SAN FRANCISCOSpeculation is building about a planned news conference Monday (March 2) in Santa Clara, Calif., where Intel Corp. and Taiwan Semiconductor Manufacturing Co. Ltd. (TSMC) are set to make a strategic announcement.
Knowledge that the world's top chipmaker and No. 1 foundry are coming together on something is bound to stir the pot.
What will the companies announce? Representatives from Intel aren't saying, but rumors are circulating. According to the Wall Street Journal, TSMC could make Intel's Atom processor on a foundry basis for the chip giant. That article can be read here.
According to DigiTimes, the deal could involve Intel's graphics chips or next-generation Clarkdale product, which integrates a CPU and graphics IC on the same device. That article can be read here.

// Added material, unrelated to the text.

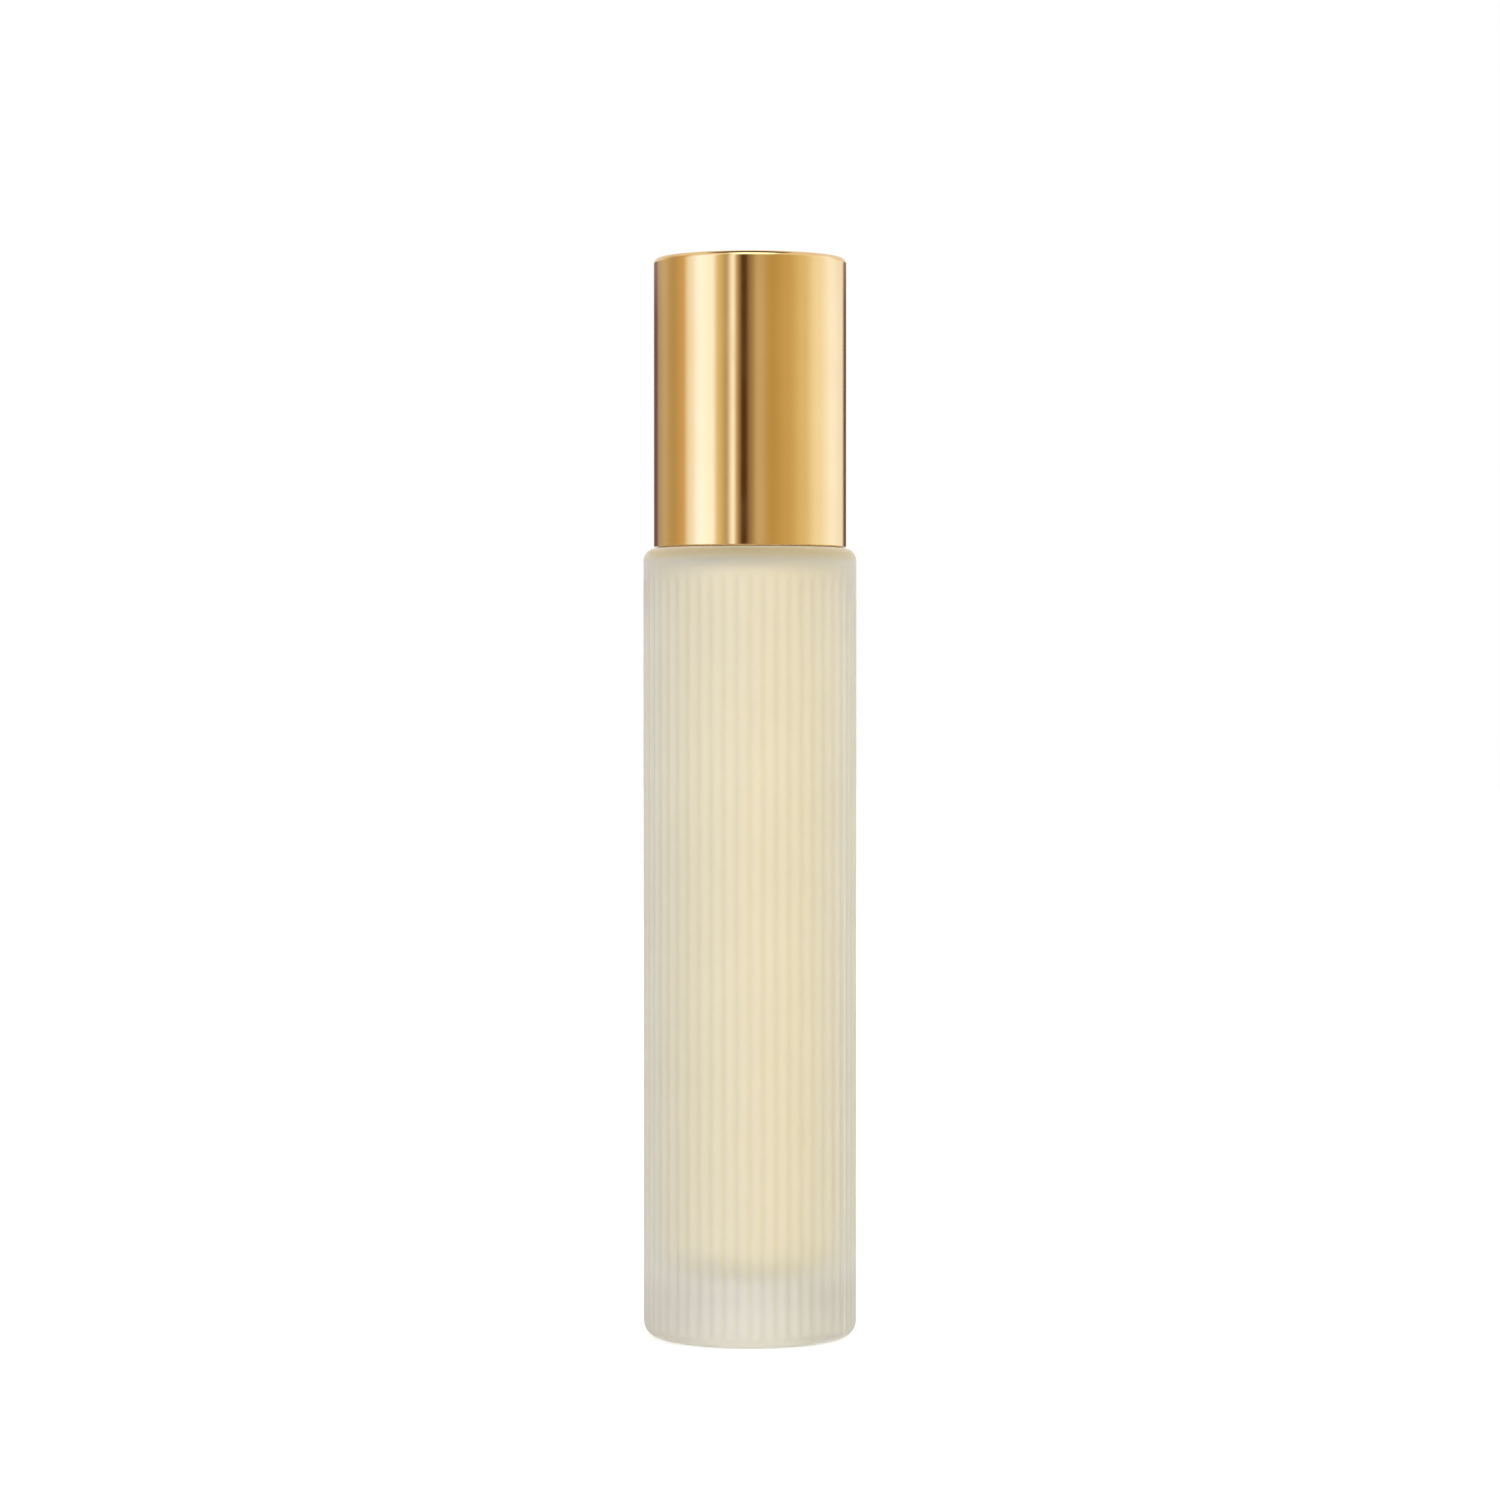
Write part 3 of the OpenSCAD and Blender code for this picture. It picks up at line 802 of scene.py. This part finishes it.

An artilce in Baron's speculates that Intel and TSMC could be talking about a foundry deal in NAND flash.
Earlier this week, Electronics Weekly reported that Intel CEO Paul Otellini hinted that the company could adopt a foundry model for NAND.
Rick Tsai, TSMC's CEO, is scheduled to speak at the event.
Anand Chandrashekar, senior vice president and general manager of Intel's Ultra Mobility Group, is another of the listed speakers for the event, stirring speculation that the announcement could be related to Intel's Atom processor. Atom is the low-cost processor that powers most netbooks.
Intel is among the last of the true integrated device manufacturers and considers manufacturing among its core competencies. As the cost of chip manufacturing has skyrocketed, many peers have migrated to fabless or fab-lite strategies.
In the past, some Intel acquisitions have used foundries and some Intel chipsets were also made by foundries. But the company has never turned to a foundry for any of its processors.
Intel earlier this month pledged to invest $7 billion in U.S. fabs over the next two years.